Submitted by Rickshaw :: Tue Jan 18, 2005 10:37 am
When runners talk about economy, they don't mean all the money Nike makes. Running economy is a measure of how efficient a runner's body is at turning oxygen into forward motion, and is an often overlooked component of performance. To use an automotive analogy, many runners concentrate on speed gains stemming from increasing their engine's horsepower, but economy improvements are more akin to streamlining the body panels to cut drag. Both are effective methods of improving speed, but the first method tends to get most of the attention.

When running at race pace, your body is engaged in the business of converting oxygen into muscle energy and forward motion as rapidly is possible. The maximum rate at which the body can take in and burn oxygen is called VO2max, and is one of the primary limits of performance. There's significant variability in VO2max between people, and it can also be increased through training. Repeats of intervals at the track are the classic method used to boost VO2max.

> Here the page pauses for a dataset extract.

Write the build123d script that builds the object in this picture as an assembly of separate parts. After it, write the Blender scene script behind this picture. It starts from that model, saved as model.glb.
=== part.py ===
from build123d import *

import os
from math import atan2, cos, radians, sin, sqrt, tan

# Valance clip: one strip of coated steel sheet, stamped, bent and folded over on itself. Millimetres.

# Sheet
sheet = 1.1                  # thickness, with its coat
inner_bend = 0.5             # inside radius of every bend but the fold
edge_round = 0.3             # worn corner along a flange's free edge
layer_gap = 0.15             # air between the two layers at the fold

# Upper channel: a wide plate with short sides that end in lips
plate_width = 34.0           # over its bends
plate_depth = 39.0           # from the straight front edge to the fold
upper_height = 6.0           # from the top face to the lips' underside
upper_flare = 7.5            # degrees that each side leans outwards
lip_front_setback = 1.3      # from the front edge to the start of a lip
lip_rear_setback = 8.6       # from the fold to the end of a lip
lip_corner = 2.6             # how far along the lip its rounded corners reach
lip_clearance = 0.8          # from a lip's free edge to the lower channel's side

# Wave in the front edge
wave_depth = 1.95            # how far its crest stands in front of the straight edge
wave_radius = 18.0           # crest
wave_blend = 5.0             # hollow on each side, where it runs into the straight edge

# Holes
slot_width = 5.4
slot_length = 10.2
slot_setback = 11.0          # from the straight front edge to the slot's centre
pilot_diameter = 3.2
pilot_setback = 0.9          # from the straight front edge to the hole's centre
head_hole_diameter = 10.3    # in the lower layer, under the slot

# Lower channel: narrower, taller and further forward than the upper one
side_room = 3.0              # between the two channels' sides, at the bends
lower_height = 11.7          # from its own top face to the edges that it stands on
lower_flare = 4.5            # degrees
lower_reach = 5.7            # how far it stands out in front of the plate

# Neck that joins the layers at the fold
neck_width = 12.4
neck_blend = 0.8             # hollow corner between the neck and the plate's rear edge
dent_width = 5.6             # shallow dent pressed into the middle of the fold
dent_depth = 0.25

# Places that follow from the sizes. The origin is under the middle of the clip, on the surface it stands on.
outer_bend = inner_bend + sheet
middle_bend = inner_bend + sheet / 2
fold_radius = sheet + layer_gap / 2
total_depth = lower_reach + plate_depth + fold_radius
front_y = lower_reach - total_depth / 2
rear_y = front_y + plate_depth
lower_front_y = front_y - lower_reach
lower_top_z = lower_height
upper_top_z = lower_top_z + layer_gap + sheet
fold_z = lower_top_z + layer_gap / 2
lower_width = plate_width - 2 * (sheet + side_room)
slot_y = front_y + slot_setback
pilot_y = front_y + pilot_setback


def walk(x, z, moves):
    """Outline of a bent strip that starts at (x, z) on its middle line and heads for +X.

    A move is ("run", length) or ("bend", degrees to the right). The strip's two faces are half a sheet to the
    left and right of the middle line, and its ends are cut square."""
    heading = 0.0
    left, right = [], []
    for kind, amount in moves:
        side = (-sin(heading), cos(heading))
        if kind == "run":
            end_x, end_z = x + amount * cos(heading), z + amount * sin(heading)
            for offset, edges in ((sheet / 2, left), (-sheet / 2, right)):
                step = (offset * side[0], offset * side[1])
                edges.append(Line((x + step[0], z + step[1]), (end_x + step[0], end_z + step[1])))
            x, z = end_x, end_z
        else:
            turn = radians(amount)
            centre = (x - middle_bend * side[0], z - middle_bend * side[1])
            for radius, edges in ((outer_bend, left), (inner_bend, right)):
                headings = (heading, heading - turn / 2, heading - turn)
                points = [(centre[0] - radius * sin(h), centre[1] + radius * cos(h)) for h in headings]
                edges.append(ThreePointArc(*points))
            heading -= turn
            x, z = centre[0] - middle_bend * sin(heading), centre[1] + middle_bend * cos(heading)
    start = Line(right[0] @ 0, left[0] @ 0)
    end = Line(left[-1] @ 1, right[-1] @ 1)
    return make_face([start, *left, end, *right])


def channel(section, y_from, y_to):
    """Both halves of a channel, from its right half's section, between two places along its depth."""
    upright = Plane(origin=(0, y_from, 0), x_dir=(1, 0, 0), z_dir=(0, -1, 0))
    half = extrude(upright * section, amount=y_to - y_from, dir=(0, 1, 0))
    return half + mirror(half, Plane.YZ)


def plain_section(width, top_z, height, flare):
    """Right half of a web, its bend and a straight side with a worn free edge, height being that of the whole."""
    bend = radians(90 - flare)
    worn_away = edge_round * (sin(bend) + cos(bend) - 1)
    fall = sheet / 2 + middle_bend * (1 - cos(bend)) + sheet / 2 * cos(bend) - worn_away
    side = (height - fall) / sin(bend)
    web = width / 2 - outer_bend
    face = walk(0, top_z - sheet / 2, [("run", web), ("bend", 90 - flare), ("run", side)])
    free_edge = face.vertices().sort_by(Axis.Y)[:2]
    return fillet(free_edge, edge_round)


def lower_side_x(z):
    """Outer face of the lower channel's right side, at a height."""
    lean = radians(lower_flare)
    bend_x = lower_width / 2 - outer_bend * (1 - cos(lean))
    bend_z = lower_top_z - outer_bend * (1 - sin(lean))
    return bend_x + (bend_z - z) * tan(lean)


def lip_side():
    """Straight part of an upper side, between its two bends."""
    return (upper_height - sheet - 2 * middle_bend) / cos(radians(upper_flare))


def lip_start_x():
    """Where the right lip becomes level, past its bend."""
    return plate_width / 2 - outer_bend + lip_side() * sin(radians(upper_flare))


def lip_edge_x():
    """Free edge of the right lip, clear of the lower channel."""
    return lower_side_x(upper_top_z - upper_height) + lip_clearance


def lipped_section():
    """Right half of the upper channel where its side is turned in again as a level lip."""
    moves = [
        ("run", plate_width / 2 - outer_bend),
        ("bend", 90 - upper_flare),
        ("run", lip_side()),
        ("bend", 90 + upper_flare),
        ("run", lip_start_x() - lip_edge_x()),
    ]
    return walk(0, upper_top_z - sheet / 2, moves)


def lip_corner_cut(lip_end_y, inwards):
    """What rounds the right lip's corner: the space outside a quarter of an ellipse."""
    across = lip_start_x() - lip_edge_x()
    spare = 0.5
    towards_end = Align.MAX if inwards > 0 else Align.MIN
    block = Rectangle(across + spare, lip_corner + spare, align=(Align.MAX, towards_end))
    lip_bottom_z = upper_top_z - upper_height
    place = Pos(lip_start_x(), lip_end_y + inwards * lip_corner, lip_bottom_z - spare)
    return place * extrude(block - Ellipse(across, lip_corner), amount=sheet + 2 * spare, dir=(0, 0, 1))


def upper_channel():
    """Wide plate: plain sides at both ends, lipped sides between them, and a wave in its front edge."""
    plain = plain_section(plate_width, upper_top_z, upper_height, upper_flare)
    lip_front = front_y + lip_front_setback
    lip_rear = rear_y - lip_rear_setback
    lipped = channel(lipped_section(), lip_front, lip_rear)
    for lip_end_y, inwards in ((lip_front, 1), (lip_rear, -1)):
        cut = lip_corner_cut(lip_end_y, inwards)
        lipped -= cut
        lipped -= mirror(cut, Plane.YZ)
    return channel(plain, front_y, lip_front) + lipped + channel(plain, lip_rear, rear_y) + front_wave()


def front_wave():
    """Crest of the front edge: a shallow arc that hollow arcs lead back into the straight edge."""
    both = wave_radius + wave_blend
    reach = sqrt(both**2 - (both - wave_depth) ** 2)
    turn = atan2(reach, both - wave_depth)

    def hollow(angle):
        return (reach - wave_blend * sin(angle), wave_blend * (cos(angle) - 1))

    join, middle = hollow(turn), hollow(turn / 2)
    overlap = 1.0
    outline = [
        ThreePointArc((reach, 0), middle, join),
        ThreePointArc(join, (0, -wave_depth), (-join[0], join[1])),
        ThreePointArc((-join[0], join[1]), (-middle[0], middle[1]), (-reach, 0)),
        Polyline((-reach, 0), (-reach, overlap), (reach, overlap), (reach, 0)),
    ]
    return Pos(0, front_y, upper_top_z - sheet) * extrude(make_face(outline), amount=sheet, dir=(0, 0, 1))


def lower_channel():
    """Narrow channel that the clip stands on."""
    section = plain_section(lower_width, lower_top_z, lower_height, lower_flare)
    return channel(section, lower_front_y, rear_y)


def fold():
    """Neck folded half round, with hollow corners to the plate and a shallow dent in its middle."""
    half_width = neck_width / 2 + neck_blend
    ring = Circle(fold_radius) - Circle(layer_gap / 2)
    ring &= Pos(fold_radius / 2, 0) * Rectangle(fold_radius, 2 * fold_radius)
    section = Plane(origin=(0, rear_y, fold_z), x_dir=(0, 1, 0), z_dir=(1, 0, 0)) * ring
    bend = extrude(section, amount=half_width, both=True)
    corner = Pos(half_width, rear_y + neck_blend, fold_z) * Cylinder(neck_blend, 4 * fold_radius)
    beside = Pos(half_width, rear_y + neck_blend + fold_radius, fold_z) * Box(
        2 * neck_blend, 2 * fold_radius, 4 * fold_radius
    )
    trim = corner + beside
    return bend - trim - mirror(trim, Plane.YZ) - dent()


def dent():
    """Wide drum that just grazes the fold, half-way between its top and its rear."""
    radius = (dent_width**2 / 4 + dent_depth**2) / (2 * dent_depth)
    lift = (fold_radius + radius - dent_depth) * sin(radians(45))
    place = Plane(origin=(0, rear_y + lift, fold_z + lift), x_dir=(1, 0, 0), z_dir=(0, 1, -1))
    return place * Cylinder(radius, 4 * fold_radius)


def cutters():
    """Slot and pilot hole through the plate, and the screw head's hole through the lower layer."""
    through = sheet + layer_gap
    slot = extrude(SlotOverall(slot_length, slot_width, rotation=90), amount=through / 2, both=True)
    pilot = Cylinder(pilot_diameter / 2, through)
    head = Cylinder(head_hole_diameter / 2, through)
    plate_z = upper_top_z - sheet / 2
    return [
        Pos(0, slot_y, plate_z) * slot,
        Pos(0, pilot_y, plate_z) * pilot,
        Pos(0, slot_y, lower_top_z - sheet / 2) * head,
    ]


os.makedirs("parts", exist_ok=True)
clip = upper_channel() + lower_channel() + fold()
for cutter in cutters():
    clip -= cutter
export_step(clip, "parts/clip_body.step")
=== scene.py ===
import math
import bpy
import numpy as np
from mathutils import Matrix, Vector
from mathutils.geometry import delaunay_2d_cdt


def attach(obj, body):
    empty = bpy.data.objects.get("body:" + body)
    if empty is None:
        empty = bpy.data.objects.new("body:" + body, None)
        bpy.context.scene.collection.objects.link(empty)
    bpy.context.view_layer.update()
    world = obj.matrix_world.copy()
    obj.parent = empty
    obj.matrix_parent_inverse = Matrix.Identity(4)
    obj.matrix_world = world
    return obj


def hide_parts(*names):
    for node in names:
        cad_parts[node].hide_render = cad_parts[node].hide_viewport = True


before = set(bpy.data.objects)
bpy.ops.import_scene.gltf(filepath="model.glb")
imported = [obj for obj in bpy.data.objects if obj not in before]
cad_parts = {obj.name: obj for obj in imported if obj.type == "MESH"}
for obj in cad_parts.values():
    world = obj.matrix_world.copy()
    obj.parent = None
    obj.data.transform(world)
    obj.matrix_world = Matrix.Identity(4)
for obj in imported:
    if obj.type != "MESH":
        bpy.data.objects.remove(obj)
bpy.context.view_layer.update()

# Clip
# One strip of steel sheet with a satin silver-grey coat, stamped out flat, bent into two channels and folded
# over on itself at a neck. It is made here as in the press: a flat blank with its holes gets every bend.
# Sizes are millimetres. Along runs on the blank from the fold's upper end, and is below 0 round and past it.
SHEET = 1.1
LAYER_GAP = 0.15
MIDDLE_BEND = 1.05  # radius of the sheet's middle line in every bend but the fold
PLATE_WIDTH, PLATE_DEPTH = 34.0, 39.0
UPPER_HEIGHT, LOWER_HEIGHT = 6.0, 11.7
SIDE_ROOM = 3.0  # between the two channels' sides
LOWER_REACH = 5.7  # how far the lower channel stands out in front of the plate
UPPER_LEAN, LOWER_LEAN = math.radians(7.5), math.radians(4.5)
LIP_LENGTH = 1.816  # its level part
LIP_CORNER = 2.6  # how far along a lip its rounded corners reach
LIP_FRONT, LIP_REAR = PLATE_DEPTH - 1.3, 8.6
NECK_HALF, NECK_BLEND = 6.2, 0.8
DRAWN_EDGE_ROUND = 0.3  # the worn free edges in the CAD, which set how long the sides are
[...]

VO2max is only part of the story, however. Two runners with the same VO2max value may perform very differently in a race, due to differences in economy. If runner 1 requires less oxygen to run at a particular pace than runner 2 does, then runner 1 will not need to work as hard to run that pace. Or alternatively, runner 1 can travel at a faster pace while maintaining the same relative effort level (rate of oxygen comsumption) as runner 2. It's the combination of VO2max and economy that matters: low VO2max and high economy will perform similarly to high VO2max and low economy on race day.

So how do you improve your running economy? The standard approach is various types of strength training targeted for economy improvements. Hill workouts, weight lighting, and core strength exercises all help to build and condition muscle. Those muscles will make a subtle but important contribution to keeping your running form clean and smooth, especially late in a race as you begin to tire. Any wasted body movements or excessive leaning will decrease your running economy, which is why strength is important. Short, fast intervals or "strides" have also been shown to help improve running form and increase running economy.

One intriguing finding for those who hate stretching is that increased flexibility is correlated with decreased running economy. This may seem to contradict common sense, but recent research studies have suggested that trunk and lower limb flexibility are inversely related to running economy. In one study, subjects who exhibited tightness and limited flexibility in the trunk were the most economical at every test speed. Researchers hypothesized that inflexibility reduced energy expenditure by enhancing elastic energy storage and return in the tendons and muscles.